+++ RECORD EXTRACTS +++

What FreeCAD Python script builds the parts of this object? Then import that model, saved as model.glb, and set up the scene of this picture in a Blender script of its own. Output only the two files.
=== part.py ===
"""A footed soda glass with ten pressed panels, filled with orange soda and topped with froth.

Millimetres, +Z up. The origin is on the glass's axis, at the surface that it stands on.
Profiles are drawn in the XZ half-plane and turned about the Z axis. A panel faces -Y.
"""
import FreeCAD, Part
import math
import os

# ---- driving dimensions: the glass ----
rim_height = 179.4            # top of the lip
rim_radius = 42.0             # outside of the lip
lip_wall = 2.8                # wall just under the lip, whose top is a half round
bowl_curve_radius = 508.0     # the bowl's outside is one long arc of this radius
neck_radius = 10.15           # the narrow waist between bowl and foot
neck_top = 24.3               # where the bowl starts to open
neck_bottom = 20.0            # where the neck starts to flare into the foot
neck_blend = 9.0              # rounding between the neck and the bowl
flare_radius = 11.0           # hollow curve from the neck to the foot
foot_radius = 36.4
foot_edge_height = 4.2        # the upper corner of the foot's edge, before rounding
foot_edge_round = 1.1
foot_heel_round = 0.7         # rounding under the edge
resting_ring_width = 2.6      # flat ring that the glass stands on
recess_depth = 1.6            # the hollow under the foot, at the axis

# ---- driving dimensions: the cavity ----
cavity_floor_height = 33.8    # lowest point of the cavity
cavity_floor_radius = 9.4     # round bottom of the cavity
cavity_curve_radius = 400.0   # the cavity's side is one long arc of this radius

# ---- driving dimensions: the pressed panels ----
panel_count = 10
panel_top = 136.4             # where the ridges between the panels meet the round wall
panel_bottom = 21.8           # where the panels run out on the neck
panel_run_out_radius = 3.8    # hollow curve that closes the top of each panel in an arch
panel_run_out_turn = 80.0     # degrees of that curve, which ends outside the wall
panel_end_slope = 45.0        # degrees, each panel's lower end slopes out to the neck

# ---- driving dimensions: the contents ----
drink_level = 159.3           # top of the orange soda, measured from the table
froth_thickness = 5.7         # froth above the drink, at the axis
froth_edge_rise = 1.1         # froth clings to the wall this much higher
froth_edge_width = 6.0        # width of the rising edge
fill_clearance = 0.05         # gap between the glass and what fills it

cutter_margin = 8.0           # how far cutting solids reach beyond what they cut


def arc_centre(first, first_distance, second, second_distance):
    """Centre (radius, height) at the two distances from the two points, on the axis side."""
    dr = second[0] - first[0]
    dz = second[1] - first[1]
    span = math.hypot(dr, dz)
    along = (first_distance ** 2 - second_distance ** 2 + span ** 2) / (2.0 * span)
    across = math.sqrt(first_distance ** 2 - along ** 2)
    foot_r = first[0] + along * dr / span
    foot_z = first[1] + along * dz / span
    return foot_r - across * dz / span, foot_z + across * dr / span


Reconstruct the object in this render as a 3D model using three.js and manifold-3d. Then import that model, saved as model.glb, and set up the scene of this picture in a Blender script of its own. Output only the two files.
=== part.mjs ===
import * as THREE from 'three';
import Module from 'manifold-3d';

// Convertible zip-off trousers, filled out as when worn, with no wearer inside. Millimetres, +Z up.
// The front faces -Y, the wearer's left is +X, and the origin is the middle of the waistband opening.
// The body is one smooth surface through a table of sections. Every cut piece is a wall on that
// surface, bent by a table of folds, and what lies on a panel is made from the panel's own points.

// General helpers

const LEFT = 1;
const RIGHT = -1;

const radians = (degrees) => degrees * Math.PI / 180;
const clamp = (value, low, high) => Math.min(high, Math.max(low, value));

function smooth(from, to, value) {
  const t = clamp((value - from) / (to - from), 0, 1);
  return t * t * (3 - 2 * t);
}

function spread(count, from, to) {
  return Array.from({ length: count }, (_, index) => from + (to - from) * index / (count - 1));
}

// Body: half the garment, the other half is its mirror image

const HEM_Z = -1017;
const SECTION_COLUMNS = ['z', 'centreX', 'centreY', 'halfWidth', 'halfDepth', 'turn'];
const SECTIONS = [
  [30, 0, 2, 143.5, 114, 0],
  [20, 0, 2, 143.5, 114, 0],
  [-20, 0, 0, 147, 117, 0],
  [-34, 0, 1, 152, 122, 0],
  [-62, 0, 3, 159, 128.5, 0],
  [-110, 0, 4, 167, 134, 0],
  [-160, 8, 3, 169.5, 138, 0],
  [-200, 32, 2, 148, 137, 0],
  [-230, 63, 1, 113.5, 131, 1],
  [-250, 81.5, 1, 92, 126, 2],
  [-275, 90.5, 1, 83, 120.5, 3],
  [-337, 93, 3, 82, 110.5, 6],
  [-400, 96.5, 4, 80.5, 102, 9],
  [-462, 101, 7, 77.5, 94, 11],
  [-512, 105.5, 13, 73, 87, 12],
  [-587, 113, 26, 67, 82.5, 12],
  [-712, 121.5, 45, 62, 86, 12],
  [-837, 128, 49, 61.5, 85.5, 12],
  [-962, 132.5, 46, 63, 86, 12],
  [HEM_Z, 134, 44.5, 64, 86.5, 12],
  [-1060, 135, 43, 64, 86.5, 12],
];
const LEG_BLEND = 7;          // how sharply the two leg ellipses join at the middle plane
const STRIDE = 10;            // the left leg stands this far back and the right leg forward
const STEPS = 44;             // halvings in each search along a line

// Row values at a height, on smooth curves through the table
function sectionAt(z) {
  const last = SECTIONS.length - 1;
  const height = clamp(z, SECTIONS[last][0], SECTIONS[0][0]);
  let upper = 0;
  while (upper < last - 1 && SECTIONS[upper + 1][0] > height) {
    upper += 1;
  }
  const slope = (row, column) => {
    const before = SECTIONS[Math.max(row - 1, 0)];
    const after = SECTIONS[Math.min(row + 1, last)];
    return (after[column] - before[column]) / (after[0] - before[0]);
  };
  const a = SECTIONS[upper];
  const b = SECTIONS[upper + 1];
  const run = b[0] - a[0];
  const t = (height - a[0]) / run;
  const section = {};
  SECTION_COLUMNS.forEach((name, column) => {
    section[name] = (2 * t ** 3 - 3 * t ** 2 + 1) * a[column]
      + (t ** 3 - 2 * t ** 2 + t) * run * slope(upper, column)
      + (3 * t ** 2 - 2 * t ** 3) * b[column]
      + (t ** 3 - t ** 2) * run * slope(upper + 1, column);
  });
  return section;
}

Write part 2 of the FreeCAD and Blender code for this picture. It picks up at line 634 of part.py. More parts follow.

+++

Looking at the data above, return every line from the one with "Reconstruct the object" down to the one with "import Module from 'manifold-3d';", exactly and inclusively.

WRITTEN ANSWER:
Reconstruct the object in this render as a 3D model using three.js and manifold-3d. Then import that model, saved as model.glb, and set up the scene of this picture in a Blender script of its own. Output only the two files.
=== part.mjs ===
import * as THREE from 'three';
import Module from 'manifold-3d';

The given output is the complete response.